Das letzte Stück der CD ist auch das letzte Stück aus Olivier Messiaens ‘Catalogue d’oiseaux’: der ‘Große Brachvogel’. Und wenn es den Rest der CD nicht doch zu sehr abwerten würde, hier von einem krönenden Abschluss zu sprechen, so ist es doch der glänzende Schlussstein, der abrundet und hält. Niemand in der Familie der Schnepfenvögel oder der Ordnung der Regenpfeiferartigen hat wohl solch ein Denkmal. Die Strenge wie die Verfügbarkeit aller pianistischen Kräfte Pescias wird im ‘Brachvogel’ noch einmal demonstriert.
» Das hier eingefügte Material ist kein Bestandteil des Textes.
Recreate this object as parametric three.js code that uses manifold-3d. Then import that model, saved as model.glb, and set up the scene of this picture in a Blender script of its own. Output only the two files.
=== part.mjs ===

Das gleitende Verschwinden perlend aufsteigender Tonreihen wie in einen Raum hinein, hart skandierte Ecktöne, der Wechsel des klagenden Vogelschreis, einer trostlosen Meereslandschaft und des Nebelhorns (ein Cluster aus allen 12 Tönen der Tonleiter), all das formt ein großartig dargebotenes Musikstück. Wiederum ein Gemälde, wiederum eine französische Verrücktheit von abbildender Enzyklopädie. Und dabei ist die Musik Pescias besser als die großen Wörter von Farbe, Malerei und Enzyklopädie.